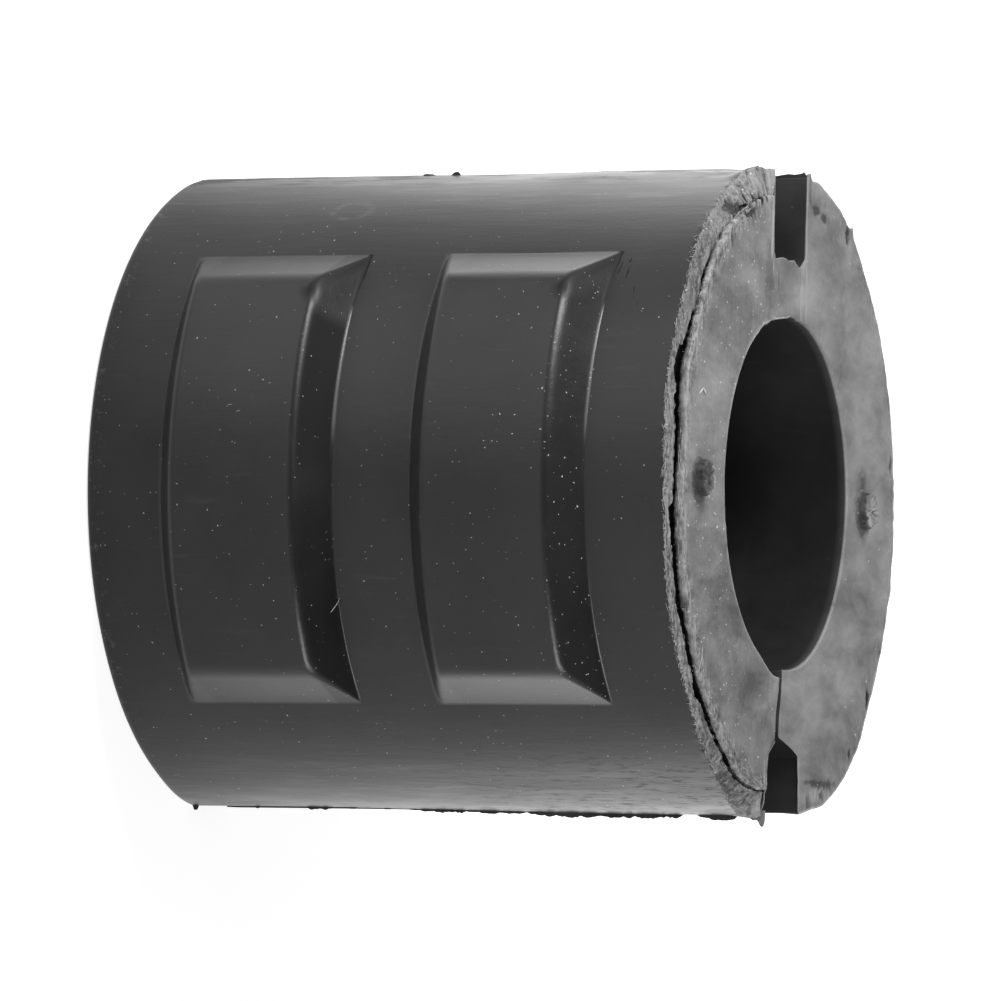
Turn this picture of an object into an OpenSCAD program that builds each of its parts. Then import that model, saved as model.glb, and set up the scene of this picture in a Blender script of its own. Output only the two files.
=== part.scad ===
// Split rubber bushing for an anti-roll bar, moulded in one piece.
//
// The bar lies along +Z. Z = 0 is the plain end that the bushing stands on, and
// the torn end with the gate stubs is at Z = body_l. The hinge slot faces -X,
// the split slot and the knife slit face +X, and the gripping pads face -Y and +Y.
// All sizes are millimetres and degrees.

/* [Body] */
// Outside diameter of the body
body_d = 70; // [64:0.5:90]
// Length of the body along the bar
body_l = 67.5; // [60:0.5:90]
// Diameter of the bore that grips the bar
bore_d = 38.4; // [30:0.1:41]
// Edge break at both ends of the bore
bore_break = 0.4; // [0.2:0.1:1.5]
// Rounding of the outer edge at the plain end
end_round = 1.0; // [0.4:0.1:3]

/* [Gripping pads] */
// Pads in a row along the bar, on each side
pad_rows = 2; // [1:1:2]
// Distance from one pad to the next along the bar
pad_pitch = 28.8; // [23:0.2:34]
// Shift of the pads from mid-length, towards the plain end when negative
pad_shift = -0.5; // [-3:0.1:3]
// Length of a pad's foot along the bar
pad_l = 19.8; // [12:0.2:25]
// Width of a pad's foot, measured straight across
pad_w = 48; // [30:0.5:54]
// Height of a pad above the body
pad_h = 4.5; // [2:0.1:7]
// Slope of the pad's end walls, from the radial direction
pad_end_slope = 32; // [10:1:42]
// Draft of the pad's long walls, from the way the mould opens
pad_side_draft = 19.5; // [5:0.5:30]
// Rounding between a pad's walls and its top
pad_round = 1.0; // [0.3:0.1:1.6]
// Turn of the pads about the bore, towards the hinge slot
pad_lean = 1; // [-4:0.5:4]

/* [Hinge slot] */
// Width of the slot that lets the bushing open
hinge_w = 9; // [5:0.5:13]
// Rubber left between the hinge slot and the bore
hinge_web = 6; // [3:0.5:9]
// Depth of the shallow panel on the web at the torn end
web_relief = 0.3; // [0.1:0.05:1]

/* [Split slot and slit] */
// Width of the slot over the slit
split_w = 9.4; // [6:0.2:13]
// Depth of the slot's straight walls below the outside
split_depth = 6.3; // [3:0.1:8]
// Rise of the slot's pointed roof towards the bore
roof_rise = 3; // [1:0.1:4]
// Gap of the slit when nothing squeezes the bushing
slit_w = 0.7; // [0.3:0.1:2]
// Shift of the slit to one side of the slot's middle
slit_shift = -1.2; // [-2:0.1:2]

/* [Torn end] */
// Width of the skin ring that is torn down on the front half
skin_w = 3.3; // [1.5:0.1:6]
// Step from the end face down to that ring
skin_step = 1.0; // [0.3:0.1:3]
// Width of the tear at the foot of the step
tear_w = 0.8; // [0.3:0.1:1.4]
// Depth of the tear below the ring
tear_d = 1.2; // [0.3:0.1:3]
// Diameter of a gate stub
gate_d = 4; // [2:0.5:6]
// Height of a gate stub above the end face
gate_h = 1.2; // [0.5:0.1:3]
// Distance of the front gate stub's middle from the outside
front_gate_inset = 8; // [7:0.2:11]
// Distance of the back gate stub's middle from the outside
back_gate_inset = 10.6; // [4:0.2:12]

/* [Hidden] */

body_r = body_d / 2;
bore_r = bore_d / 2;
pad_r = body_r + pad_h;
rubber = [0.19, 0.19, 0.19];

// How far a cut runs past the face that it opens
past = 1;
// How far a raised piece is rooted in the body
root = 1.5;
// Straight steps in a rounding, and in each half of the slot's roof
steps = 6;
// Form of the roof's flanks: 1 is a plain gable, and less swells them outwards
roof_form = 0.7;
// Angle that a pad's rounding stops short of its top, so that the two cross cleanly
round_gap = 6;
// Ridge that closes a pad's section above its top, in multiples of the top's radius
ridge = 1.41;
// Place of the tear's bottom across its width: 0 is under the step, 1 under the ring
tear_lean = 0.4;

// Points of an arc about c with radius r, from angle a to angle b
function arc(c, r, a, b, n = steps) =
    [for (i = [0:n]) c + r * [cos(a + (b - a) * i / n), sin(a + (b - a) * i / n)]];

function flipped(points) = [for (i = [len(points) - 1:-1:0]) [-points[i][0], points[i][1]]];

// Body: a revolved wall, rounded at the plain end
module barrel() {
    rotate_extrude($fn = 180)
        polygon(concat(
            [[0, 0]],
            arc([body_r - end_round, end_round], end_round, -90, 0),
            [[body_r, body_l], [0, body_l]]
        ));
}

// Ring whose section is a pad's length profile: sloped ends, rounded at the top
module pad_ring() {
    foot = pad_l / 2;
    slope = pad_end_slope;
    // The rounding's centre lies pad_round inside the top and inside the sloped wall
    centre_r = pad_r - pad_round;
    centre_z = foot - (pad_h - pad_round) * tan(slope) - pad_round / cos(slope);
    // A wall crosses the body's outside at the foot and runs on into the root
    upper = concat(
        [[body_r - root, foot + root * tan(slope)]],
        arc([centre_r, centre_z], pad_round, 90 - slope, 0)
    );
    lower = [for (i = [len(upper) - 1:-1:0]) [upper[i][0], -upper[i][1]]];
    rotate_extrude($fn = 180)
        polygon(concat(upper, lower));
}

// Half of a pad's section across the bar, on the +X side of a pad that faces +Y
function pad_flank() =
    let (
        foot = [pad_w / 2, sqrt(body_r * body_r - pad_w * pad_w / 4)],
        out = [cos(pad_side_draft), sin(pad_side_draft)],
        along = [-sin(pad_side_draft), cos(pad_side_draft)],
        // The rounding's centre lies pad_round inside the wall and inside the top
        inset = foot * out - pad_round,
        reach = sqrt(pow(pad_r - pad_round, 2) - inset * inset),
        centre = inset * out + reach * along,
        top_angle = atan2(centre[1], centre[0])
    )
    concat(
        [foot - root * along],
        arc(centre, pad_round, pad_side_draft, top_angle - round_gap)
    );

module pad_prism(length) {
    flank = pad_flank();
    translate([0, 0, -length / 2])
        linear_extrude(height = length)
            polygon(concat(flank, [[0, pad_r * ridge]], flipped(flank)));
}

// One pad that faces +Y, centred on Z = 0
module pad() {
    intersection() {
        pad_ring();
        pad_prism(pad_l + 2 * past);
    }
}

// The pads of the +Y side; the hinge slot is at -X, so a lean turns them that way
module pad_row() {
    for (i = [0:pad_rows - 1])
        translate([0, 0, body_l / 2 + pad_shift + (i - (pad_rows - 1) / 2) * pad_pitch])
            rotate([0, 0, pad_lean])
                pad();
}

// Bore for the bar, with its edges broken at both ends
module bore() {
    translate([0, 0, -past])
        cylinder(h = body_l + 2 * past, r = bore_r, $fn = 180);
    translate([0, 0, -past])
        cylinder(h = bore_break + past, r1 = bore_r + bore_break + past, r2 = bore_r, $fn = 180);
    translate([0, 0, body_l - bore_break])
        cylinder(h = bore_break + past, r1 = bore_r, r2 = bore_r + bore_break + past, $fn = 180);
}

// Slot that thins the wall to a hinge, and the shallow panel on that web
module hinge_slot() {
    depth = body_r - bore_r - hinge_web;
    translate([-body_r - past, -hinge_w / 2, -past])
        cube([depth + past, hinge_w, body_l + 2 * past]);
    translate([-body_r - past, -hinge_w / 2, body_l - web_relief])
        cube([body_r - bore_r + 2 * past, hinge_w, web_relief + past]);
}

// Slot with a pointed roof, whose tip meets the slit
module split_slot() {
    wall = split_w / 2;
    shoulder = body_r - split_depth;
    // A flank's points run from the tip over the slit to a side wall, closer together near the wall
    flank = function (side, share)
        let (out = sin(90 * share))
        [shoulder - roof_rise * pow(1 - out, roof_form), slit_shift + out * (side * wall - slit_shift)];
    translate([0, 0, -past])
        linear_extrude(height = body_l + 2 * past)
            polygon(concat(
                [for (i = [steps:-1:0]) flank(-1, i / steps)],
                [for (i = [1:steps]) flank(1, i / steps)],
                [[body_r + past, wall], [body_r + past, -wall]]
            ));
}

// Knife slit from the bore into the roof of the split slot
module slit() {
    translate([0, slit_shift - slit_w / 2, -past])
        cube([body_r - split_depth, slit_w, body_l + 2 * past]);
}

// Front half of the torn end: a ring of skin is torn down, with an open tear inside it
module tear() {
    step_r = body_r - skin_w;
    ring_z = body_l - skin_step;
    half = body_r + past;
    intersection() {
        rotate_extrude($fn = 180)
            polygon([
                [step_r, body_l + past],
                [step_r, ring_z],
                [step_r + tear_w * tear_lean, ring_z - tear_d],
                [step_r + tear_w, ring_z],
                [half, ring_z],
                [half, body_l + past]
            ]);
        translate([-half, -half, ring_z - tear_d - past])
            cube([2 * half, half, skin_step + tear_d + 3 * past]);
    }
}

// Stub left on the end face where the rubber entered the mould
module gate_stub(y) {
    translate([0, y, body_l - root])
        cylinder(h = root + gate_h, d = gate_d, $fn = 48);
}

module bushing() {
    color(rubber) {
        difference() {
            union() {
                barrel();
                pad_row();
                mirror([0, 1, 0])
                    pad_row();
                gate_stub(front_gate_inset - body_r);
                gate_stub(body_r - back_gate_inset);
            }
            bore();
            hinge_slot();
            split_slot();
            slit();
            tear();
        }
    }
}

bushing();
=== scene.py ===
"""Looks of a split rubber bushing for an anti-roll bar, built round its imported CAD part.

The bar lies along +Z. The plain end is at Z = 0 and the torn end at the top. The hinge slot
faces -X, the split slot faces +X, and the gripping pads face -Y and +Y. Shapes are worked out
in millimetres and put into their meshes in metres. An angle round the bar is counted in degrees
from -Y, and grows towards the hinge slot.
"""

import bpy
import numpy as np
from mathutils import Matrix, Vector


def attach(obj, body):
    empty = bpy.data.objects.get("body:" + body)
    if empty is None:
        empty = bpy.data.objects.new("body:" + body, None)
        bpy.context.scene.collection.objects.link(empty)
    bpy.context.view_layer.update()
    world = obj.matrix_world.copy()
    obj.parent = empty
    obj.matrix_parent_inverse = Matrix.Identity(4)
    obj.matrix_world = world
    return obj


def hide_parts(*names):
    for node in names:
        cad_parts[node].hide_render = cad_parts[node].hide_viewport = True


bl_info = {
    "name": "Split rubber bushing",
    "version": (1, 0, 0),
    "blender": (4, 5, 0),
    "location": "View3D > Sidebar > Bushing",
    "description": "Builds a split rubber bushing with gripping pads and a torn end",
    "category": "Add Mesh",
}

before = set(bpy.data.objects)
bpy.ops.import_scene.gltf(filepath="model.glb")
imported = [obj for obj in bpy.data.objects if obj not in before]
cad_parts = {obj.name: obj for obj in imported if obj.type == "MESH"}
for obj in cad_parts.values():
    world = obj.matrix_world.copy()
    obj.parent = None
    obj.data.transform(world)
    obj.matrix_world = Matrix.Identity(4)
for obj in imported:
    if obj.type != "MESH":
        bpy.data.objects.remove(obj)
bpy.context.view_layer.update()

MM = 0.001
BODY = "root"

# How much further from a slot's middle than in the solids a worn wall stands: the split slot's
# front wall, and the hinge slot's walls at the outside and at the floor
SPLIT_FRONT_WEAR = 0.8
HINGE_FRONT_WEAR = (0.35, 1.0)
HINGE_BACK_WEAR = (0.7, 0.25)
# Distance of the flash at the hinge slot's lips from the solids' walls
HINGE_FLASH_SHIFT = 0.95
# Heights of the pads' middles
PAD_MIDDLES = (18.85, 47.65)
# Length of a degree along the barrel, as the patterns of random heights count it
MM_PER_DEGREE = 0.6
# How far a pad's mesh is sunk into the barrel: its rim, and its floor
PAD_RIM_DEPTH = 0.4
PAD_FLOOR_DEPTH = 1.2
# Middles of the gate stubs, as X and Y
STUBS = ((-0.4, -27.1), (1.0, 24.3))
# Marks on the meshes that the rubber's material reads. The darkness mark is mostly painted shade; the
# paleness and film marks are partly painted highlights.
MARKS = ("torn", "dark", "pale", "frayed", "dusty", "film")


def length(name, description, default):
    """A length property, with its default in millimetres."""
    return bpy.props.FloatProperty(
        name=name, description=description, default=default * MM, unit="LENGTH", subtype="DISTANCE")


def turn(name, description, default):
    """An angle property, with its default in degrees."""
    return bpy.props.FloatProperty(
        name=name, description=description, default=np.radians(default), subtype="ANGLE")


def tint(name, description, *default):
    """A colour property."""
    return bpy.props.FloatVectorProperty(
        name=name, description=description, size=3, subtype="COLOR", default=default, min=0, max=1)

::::

The lines to transcribe begin at the line with "entered the mould" and end at the line with "cad_parts[node].hide_render = cad_parts[node].hide_viewport"; copy them exactly, both ends included.

// Stub left on the end face where the rubber entered the mould
module gate_stub(y) {
    translate([0, y, body_l - root])
        cylinder(h = root + gate_h, d = gate_d, $fn = 48);
}

module bushing() {
    color(rubber) {
        difference() {
            union() {
                barrel();
                pad_row();
                mirror([0, 1, 0])
                    pad_row();
                gate_stub(front_gate_inset - body_r);
                gate_stub(body_r - back_gate_inset);
            }
            bore();
            hinge_slot();
            split_slot();
            slit();
            tear();
        }
    }
}

bushing();
=== scene.py ===
"""Looks of a split rubber bushing for an anti-roll bar, built round its imported CAD part.

The bar lies along +Z. The plain end is at Z = 0 and the torn end at the top. The hinge slot
faces -X, the split slot faces +X, and the gripping pads face -Y and +Y. Shapes are worked out
in millimetres and put into their meshes in metres. An angle round the bar is counted in degrees
from -Y, and grows towards the hinge slot.
"""

import bpy
import numpy as np
from mathutils import Matrix, Vector


def attach(obj, body):
    empty = bpy.data.objects.get("body:" + body)
    if empty is None:
        empty = bpy.data.objects.new("body:" + body, None)
        bpy.context.scene.collection.objects.link(empty)
    bpy.context.view_layer.update()
    world = obj.matrix_world.copy()
    obj.parent = empty
    obj.matrix_parent_inverse = Matrix.Identity(4)
    obj.matrix_world = world
    return obj


def hide_parts(*names):
    for node in names:
        cad_parts[node].hide_render = cad_parts[node].hide_viewport = True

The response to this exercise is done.